Peace Is Not Just a Word — It Is a Requirement for Progress
Both nations stand at a moment where their futures depend heavily on stability. Cambodia is working to boost tourism, expand trade corridors and attract investment to transform its economy. Thailand faces economic pressures and political divisions of its own and needs stability just as urgently.
War helps no one. It strangles growth, scares investors, weakens communities and destroys the trust required for cross-border cooperation. The border provinces — rich with heritage, rice fields and historic temples — should be a zone of tourism and shared prosperity, not a place where schools close because of falling shells.
For ASEAN, the stakes are even higher. A region that has branded itself as a peaceful, cooperative bloc cannot afford a conflict that escalates into open warfare between two member states. If ASEAN cannot help calm this frontier, its credibility as a peace-builder will be questioned.
Standing With Cambodia and Standing for Peace
To stand with Cambodia today is not to call for more violence. It is to insist on truth, justice and the protection of life.

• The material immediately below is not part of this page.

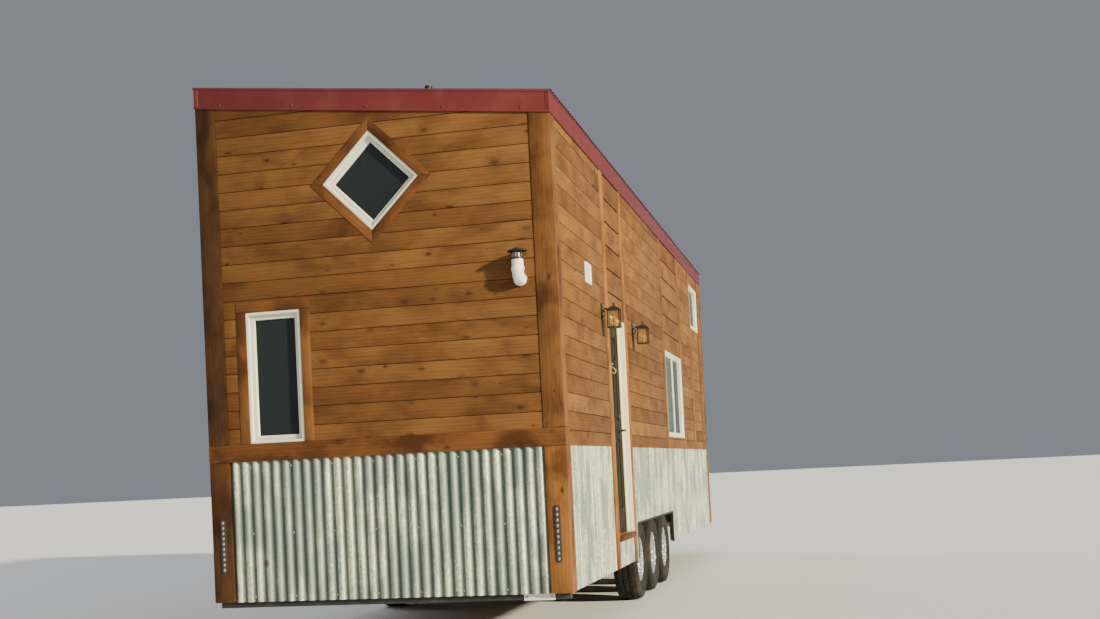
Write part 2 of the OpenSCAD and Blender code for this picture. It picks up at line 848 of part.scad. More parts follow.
// Lever handles on both faces of the leaf, with a deadbolt's cylinder outside and its thumb turn inside
module door_handle() {
    lever_l = 115;
    lever_x = 48;
    bolt_z = 115;
    color("black") placed()
        for (out = [0, 1])
            translate([out == 1 ? leaf_out_x : leaf_in_x, handle_y, handle_z])
                mirror([1 - out, 0, 0]) {
                    rotate([0, 90, 0]) cylinder(r1 = 28, r2 = 25, h = 9);
                    rotate([0, 90, 0]) cylinder(r = 10, h = lever_x + 2);
                    translate([lever_x, 0, 0]) {
                        sphere(r = 10);
                        rotate([90, 0, 0]) cylinder(r1 = 10, r2 = 7, h = lever_l);
                        translate([0, -lever_l, 0]) sphere(r = 7);
                    }
                    translate([0, 0, bolt_z]) {
                        rotate([0, 90, 0]) cylinder(r1 = 27, r2 = 23, h = 10);
                        if (out == 1) rotate([0, 90, 0]) cylinder(r = 14, h = 13);
                        else block([9, -4, -15], [28, 4, 15]);
                    }
                }
}

// Infill boards over the doorway and the wide window

joint_w = 12;

// Boards with dark open joints between them on a backing, from z0 up to the fascia
module infill(y0, y1, z0) {
    top_at = roof_top(half_w) - fascia_h;
    backing = 6;
    set_back = 8;
    n = round((top_at - z0) / 200);
    pitch = (top_at - z0) / n;
    block([wall_x, y0, z0], [wall_x + backing, y1, top_at]);
    for (i = [0 : n - 1])
        block([wall_x + backing - eps, y0, z0 + i * pitch + (i > 0 ? joint_w / 2 : 0)],
              [half_w - set_back, y1, z0 + (i + 1) * pitch - (i < n - 1 ? joint_w / 2 : 0)]);
}

module infill_panels() {
    color(siding_color) placed() {
        infill(rough_y0, rough_y1, rough_top);
        infill(wide_y, wide_y + wide_w, sill_z + low_win_h);
    }
}

// Windows

casing_w = 72;
diamond_casing = 93;

module diamond_ring(r_out, r_in, y0, y1) {
    difference() {
        diamond_hole(r_out, y0, y1);
        diamond_hole(r_in, y0 - eps, y1 + eps);
    }
}

// Flat trims beside the windows of the +X wall, from the skirt to the fascia
module side_casings() {
    top_at = roof_top(half_w) - fascia_h;
    for (y = [wide_y - trim_w, wide_y + wide_w, loft_y - trim_w, loft_y + loft_w])
        block([wall_x, y, band_z], [half_w, y + trim_w, top_at]);
}

// Casing on three sides of a window in an end wall
module end_casing(x, z, w, h) {
    difference() {
        block([x - w / 2 - casing_w, 0, z], [x + w / 2 + casing_w, board_t, z + h + casing_w]);
        block([x - w / 2, -eps, z - eps], [x + w / 2, board_t + eps, z + h]);
    }
}

module window_casings() {
    color(trim_color) placed() {
        diamond_ring(diamond_r + diamond_casing, diamond_r, 0, board_t);
        end_casing(tall_x, band_top, tall_w, sill_z + low_win_h - band_top);
        on_both_sides() side_casings();
        translate([0, body_l, 0]) mirror([0, 1, 0]) end_casing(0, loft_z, loft_w, loft_h);
    }
}

frame_face = 18;
frame_d = 80;
win_bar = 54;
// Width of the outer frame, and how far the sash lies behind its face
frame_w = 26;
sash_back = 14;
// Half width of the slider's meeting stile
stile_half = 22;
// The same bars measured along the diagonal of the diamond window
diamond_bar = 76;
diamond_frame_w = 37;
glass_back = 24;

// Window in the Y-Z plane of the +X wall: an outer frame with its sash set back in it
module side_frame(y, z, w, h) {
    difference() {
        block([wall_x + frame_face - frame_d, y, z], [wall_x + frame_face, y + w, z + h]);
        block([wall_in_x, y + win_bar, z + win_bar], [half_w, y + w - win_bar, z + h - win_bar]);
        block([wall_x + frame_face - sash_back, y + frame_w, z + frame_w],
              [half_w, y + w - frame_w, z + h - frame_w]);
    }
}

module end_frame(x, z, w, h) {
    face_y = wall_y0 - frame_face;
    difference() {
        block([x - w / 2, face_y, z], [x + w / 2, face_y + frame_d, z + h]);
        block([x - w / 2 + win_bar, -50, z + win_bar],
              [x + w / 2 - win_bar, wall_y0 + wall_t, z + h - win_bar]);
        block([x - w / 2 + frame_w, -50, z + frame_w],
              [x + w / 2 - frame_w, face_y + sash_back, z + h - frame_w]);
    }
}

module side_window_frames() {
    side_frame(wide_y, sill_z, wide_w, low_win_h);
    // Meeting stile of the slider
    block([wall_x - 40, wide_y + wide_w / 2 - stile_half, sill_z + win_bar - eps],
          [wall_x + 4, wide_y + wide_w / 2 + stile_half, sill_z + low_win_h - win_bar + eps]);
    side_frame(loft_y, loft_z, loft_w, loft_h);
}

module window_frames() {
    face_y = wall_y0 - frame_face;
    color("white") placed() {
        difference() {
            diamond_ring(diamond_r, diamond_r - diamond_bar, face_y, face_y + frame_d);
            diamond_hole(diamond_r - diamond_frame_w, face_y - eps, face_y + sash_back);
        }
        end_frame(tall_x, sill_z, tall_w, low_win_h);
        on_both_sides() side_window_frames();
        translate([0, body_l, 0]) mirror([0, 1, 0]) end_frame(0, loft_z, loft_w, loft_h);
    }
}

glass_t = 12;

module side_glass(y, z, w, h) {
    block([wall_x - glass_back - glass_t, y, z], [wall_x - glass_back, y + w, z + h]);
}

module side_window_glass() {
    half = wide_w / 2 - stile_half - win_bar;
    for (y = [wide_y + win_bar, wide_y + wide_w / 2 + stile_half])
        side_glass(y, sill_z + win_bar, half, low_win_h - 2 * win_bar);
    side_glass(loft_y + win_bar, loft_z + win_bar, loft_w - 2 * win_bar, loft_h - 2 * win_bar);
}

module window_glass() {
    glass_y = wall_y0 + glass_back;
    color("#8090a080") placed() {
        diamond_hole(diamond_r - diamond_bar, glass_y, glass_y + glass_t);
        block([tall_x - tall_w / 2 + win_bar, glass_y, sill_z + win_bar],
              [tall_x + tall_w / 2 - win_bar, glass_y + glass_t, sill_z + low_win_h - win_bar]);
        on_both_sides() side_window_glass();
        block([-loft_w / 2 + win_bar, body_l - glass_y - glass_t, loft_z + win_bar],
              [loft_w / 2 - win_bar, body_l - glass_y, loft_z + loft_h - win_bar]);
    }
}

// Fittings

lantern_y = [1710, 3310];
lantern_z = 2470;

// Coach lantern: wall plate, scroll arm, domed roof with a finial, tapered cage and glass
module lantern() {
    lamp_x = 100;
    plate_t = 8;
    plate_r = 28;
    plate_z = [-70, 60];
    arm_z = 78;
    scroll_r = 52;
    block([0, -plate_r, plate_z[0]], [plate_t, plate_r, plate_z[1]]);
    for (z = plate_z) translate([0, 0, z]) rotate([0, 90, 0]) cylinder(r = plate_r, h = plate_t);
    translate([plate_t - 1, 0, arm_z]) rotate([0, 90, 0]) cylinder(r = 6, h = lamp_x - plate_t + 1);
    translate([plate_t, 0, arm_z]) rotate([90, 0, 0]) rotate([0, 0, -90])
        rotate_extrude(angle = 90) translate([scroll_r, 0]) circle(5);
    translate([lamp_x, 0, 0]) {
        rotate_extrude()
            polygon([[0, 97], [6, 95], [8, 89], [6, 84], [7, 70], [12, 62], [16, 56], [34, 48],
                     [48, 38], [56, 27], [65, 22], [65, 16], [54, 14], [54, 8], [0, 8]]);
        rotate_extrude()
            polygon([[0, -112], [42, -112], [44, -118], [34, -124], [14, -128], [10, -138], [0, -142]]);
        for (a = [45 : 90 : 315])
            rotate([0, 0, a]) translate([40, 0, -113]) rotate([0, 4.5, 0]) cylinder(r = 4, h = 124, $fn = 16);
        translate([0, 0, -50]) difference() {
            cylinder(r = 49, h = 5);
            translate([0, 0, -eps]) cylinder(r = 43, h = 7);
        }
        translate([0, 0, -113]) cylinder(r1 = 30, r2 = 36, h = 122);
    }
}

module lanterns() {
    color("black") placed()
        for (y = lantern_y) translate([wall_x, y, lantern_z]) lantern();
}

pipe_r = 40;
pipe_x = 1038;
elbow_z = 2520;
pipe_top = 2645;
roof_pipe = [412, 150];

// Plastic vent pipe with an elbow and its sockets, and a louvred vent plate on the +X wall
module wall_vents() {
    bend_r = 50;
    socket_r = pipe_r + 5;
    plate_y = [1020, 1300];
    plate_z = [2620, 2790];
    plate_t = 16;
    color("white") placed() {
        translate([pipe_x, vent_pipe_y, elbow_z]) {
            translate([0, 0, bend_r]) {
                translate([0, bend_r, 0]) rotate([0, 90, 0]) rotate([0, 0, -90])
                    rotate_extrude(angle = 90) translate([bend_r, 0]) circle(pipe_r);
                cylinder(r = socket_r, h = 26);
                cylinder(r = pipe_r, h = pipe_top - elbow_z - bend_r);
            }
            translate([0, bend_r, 0]) rotate([-90, 0, 0]) {
                cylinder(r = pipe_r, h = wall_y0 - vent_pipe_y - bend_r);
                cylinder(r = socket_r, h = 20);
            }
        }
        block([wall_x, plate_y[0], plate_z[0]], [wall_x + plate_t, plate_y[1], plate_z[1]]);
        for (z = [plate_z[0] + 16 : 36 : plate_z[1] - 46])
            translate([wall_x + plate_t - 1, 0, z])
                along_y(plate_y[0] + 14, plate_y[1] - 14) polygon([[0, 0], [15, 0], [15, 4], [0, 30]]);
    }
}

// Slotted collar with its conical hood, the same on the wall pipe and on the roof pipe
module vent_hood(r) {
    slots = 12;
    difference() {
        rotate_extrude() polygon([[r - 4, 0], [r + 3, 0], [r + 3, 58], [r - 4, 58]]);
        for (i = [0 : slots - 1])
            rotate([0, 0, i * 360 / slots]) block([r - 10, -5, 14], [r + 10, 5, 50]);
    }
    rotate_extrude()
        polygon([[0, 57], [cap_r - 3, 57], [cap_r, 54], [cap_r, 60],
                 [cap_r - 16, 68], [26, 86], [20, 91], [0, 92]]);
    rotate_extrude() polygon([[0, 4], [r - 14, 4], [r - 14, 58], [0, 58]]);
    cylinder(r = r - 3, h = 6);
}

module vent_caps() {
    pipe = [roof_pipe[0], roof_pipe[1], roof_top(roof_pipe[0]) + hair];
    pipe_h = 44;
    flashing_h = 12;
    color("#202020") placed() {
        translate([pipe_x, vent_pipe_y, pipe_top]) vent_hood(pipe_r);
        // Pipe through the roof: its flashing lies on the slope and holds the pipe's lower end
        translate(pipe) {
            rotate([0, roof_angle, 0]) cylinder(r1 = 80, r2 = 45, h = flashing_h);
            rotate_extrude()
                polygon([[0, flashing_h / 2], [25, flashing_h / 2], [25, pipe_h - 12],
                         [28, pipe_h], [0, pipe_h]]);
        }
    }
}

// Slim lamp strip on each rear corner board: a round-ended base with a column of raised lenses
module light_strips() {
    base_t = 5;
    base_r = 28;
    strip_x = 1210;
    z = [628, 957];
    lenses = 10;
    color("silver") placed()
        for (s = [-1, 1]) translate([s * strip_x, 0, 0]) {
            block([-base_r, -base_t, z[0]], [base_r, 0, z[1]]);
            for (end = z) translate([0, 0, end]) rotate([90, 0, 0]) cylinder(r = base_r, h = base_t);
            for (i = [0 : lenses - 1])
                translate([0, 1 - base_t, z[0] + i * (z[1] - z[0]) / (lenses - 1)])
                    difference() {
                        rotate([0, 90, 0])
                            rotate_extrude() polygon([[0, -25], [8, -23], [12, -18], [13, -12],
                                                      [13, 12], [12, 18], [8, 23], [0, 25]]);
                        block([-30, 0, -20], [30, 20, 20]);
                    }
        }
}

main_rails();
crossmembers();
tongue();
coupler();
tongue_jack();
rear_bumper();
holding_tank();
axles();
leaf_springs();
wheel_wells();
tyre_right_rear();
tyre_right_mid();
tyre_right_front();
tyre_left_rear();
tyre_left_mid();
tyre_left_front();
wheel_right_rear();
wheel_right_mid();
wheel_right_front();
wheel_left_rear();
wheel_left_mid();
wheel_left_front();
floor();
rim_boards();
rear_wall();
left_wall();
front_wall();
right_wall_rear();
right_wall_over_door();
right_wall_front();
roof_deck();
roof_sheet();
fascia();
corner_boards();
band_boards();
corrugated_skirt();
door_frame();
door_surround();
door_leaf();
door_handle();
infill_panels();
window_casings();
window_frames();
window_glass();
lanterns();
wall_vents();
vent_caps();
light_strips();
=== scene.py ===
# Looks of the tiny house on wheels: boards, corrugated sheets, windows, lanterns, tyres and the studio
import math
import random

import bpy
from mathutils import Matrix, Vector


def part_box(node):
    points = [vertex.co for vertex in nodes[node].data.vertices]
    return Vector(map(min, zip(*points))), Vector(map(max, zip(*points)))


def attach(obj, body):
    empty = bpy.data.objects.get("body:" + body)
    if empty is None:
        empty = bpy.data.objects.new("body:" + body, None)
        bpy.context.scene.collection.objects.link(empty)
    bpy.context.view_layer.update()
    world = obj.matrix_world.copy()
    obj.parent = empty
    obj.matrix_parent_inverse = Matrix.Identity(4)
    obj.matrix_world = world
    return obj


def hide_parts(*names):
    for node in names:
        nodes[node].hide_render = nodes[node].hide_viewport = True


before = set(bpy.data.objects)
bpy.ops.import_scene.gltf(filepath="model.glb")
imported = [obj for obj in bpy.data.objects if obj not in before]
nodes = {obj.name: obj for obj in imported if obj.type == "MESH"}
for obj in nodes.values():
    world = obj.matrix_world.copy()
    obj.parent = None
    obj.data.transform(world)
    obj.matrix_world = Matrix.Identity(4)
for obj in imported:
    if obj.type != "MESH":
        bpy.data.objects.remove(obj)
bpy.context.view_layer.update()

# The house's own frame: X from its centre line, Y from its rear face, Z from the ground, in metres. The band
# is the flat board between the skirt and the siding.
cornerLow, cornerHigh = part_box("corner_boards")
bandLow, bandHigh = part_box("band_boards")
house = {
    "midX": (cornerLow.x + cornerHigh.x) / 2,
    "rearY": cornerLow.y,
    "halfWidth": (cornerHigh.x - cornerLow.x) / 2,
    "length": cornerHigh.y - cornerLow.y,
    "boardThick": 0.025,
    "cornerWidth": 0.150,
    "fasciaHeight": 0.168,
    "skirtZ": cornerLow.z,
    "bandZ": bandLow.z,
    "bandTop": bandHigh.z,
    "roofMid": 3.949,
    "roofSlope": 0.298 / 2.590,
}
halfWidth = house["halfWidth"]
wallX = halfWidth - house["boardThick"]
thick = house["boardThick"]
length = house["length"]
cornerWidth = house["cornerWidth"]
bandZ = house["bandZ"]
slopeNormal = Vector((house["roofSlope"], 0, 1)).normalized()
rng = random.Random(7)
through = 0.1  # how far a cutter reaches on each side of a wall
mergeGap = 0.00002  # points closer than this are one
flatAngle = 0.6  # faces that differ by less, in degrees, are one


def at(x, y, z):
    return Vector((x + house["midX"], y + house["rearY"], z))


def roofLine(x):
    # height of the fascia's top edge at a distance x from the centre line
    return house["roofMid"] - house["roofSlope"] * x


def fasciaFoot(x):
    return roofLine(x) - house["fasciaHeight"]


print("frame loaded", len(nodes), "nodes")


# picking, placing and joining
def deselectAll():
    bpy.ops.object.select_all(action="DESELECT")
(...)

Cambodia is not demanding anything unreasonable. It is asking for:
Respect for its internationally recognised borders.
An immediate end to attacks on its civilians.
A renewed commitment to ceasefire principles.
Independent monitoring along the conflict zones.
A diplomatic resolution that prevents future aggression.
Cambodia has shown the world that it does not desire war. When forced to defend itself, it does so responsibly — while continuing to speak about peace, stability and the importance of good relations with the Thai people.
This conflict must not define the future of the two nations. The border should be a bridge, not a battlefield. Farmers should think about harvests, not hiding. Children should think about school, not survival. And ASEAN should step forward to ensure that this crisis ends before more lives are torn apart.
For now, the world must recognise the truth: Cambodia is protecting its motherland against illegal attacks. And it is doing so with dignity, restraint and a genuine desire for peace.